Brianne Lea McLaughlin (born June 20, 1987) is an American former ice hockey goaltender. During her career, she played for the United States women's national ice hockey team and the Buffalo Beauts of the National Women's Hockey League (NWHL).

==Playing career==
McLaughlin attended Elyria Catholic High School in Elyria, Ohio. She went on to play ice hockey for four years (2006 to 2009) at Robert Morris Colonials women's ice hockey program. McLaughlin set an NCAA record of 3,809 career saves. Overall, she stopped 3,809 of the 4,188 shots she faced, resulting in a .910 save percentage. She recorded at least 50 saves four times as a senior with the Robert Morris Colonials in 2008–09. In the 2010 CWHL Draft, she was drafted 24th overall by the Burlington Barracudas but never played a game for them.

===Team USA===
In 2008, McLaughlin played one game in the United States Women's Under-22 series against Canada. She stopped 20 of 26 shots in just under 44 minutes. She made her Olympic debut for the US on February 14, 2010. It was a 12–1 United States victory over China in the preliminary round. In a game versus Finland at the 2012 IIHF Women's World Championship, Brianne McLaughlin made nine saves as she posted a shutout in an 11–0 victory. McLaughlin was named to her second Olympic team for the 2014 Winter Olympics.

===Buffalo Beauts===
McLaughlin joined the Buffalo Beauts for the NWHL's inaugural 2015/16 season as the franchise's starting goaltender and was selected to play in the league's All-Star Game that season.

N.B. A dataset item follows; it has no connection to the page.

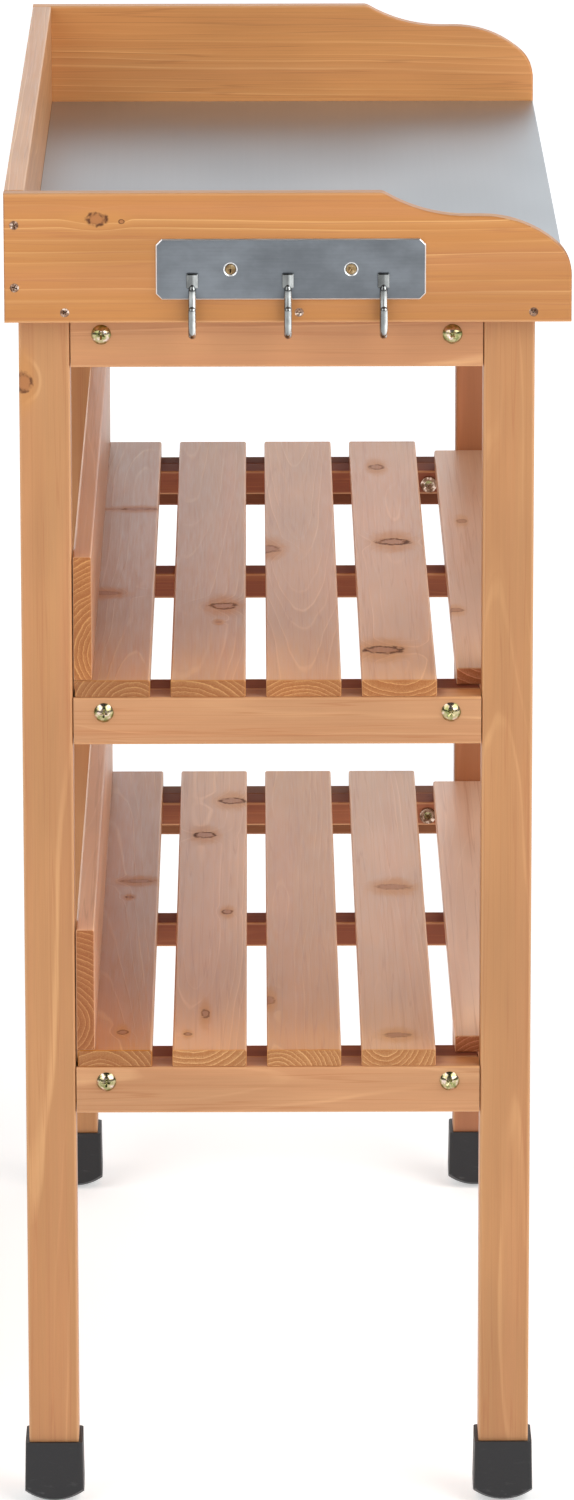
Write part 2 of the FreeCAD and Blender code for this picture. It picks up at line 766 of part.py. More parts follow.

In July 2016, McLaughlin re-signed with Buffalo Beauts for the 2016/17 season, signing a one-year $17,000 contract.

==Career statistics==
| Year | Team | Event | Result | | GP | W | L | T/OT | MIN | GA | SO | GAA | SV% |
| 2010 | USA | OG | 2 | 1 | 0 | 0 | 0 | 8:00 | 1 | 0 | 7.50 | 0.500 | |

==Awards and honors==
- All-CHA First Team (2008–09)
- CHA All-Academic Team (2008–09)
Silver medal – 2010 Winter Olympics in Hockey

Silver medal – 2014 Winter Olympics in Hockey

==New venture==
McLaughlin currently owns and operates a goalie training facility in Neville Island, Pennsylvania, 15 minutes northwest of Pittsburgh.